NATIONAL BUREAU OF ECONOMIC RESEARCH
NATIONAL BUREAU OF ECONOMIC RESEARCH

Equity Style Returns and Institutional Investor Flows

Kenneth A. Froot, Melvyn Teo

NBER Working Paper No. 10355*
Issued in March 2004
NBER Program(s):   AP

This paper explores institutional investor trades in stocks grouped by style and the relationship of these trades with equity market returns. It aggregates transactions drawn from a large universe of approximately $6 trillion of institutional funds. To analyze style behavior, we assign equities to deciles in each of five style dimensions: size, value/growth, cyclical/defensive, sector, and country. We find, first, strong evidence that investors organize and trade stocks across style-driven lines. This appears true for groupings both strongly and weakly related to fundamentals (e.g., industry or country groupings versus size or value/growth deciles).
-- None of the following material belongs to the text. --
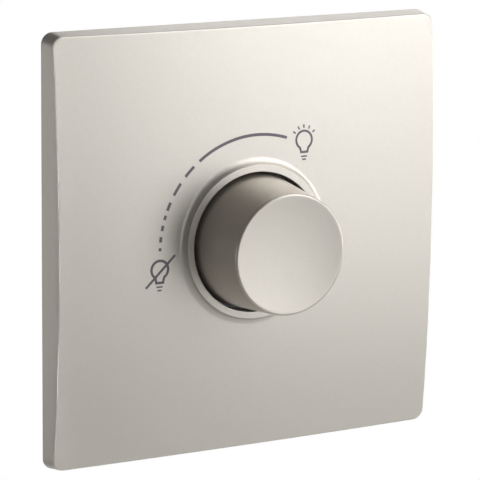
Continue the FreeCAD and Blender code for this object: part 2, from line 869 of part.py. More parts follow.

Second, the positive linkage between flows and returns emerges at daily frequencies, yet becomes even more important at lower frequencies. We show that quarterly decile flows and returns are even more strongly positively correlated than are daily flows and returns. However, as the horizon increases beyond a year, we find that the flow/return correlation declines. Third, style flows and returns are important components of individual stock expected returns. We find that nearby style inflows and returns positively forecast future returns while distant style inflows and returns forecast negatively. Fourth, we find strong correlations between style flows and temporary components of return. This suggests that behavioral theories may play a role in explaining the popularity and price impact of flow-related trading.

*Published: Froot, Kenneth A. and Melvyn Teo. “Style Investing and Institutional Investors.” Journal of Financial and Quantitative Analysis 43, 4 (December 2008): 883-906.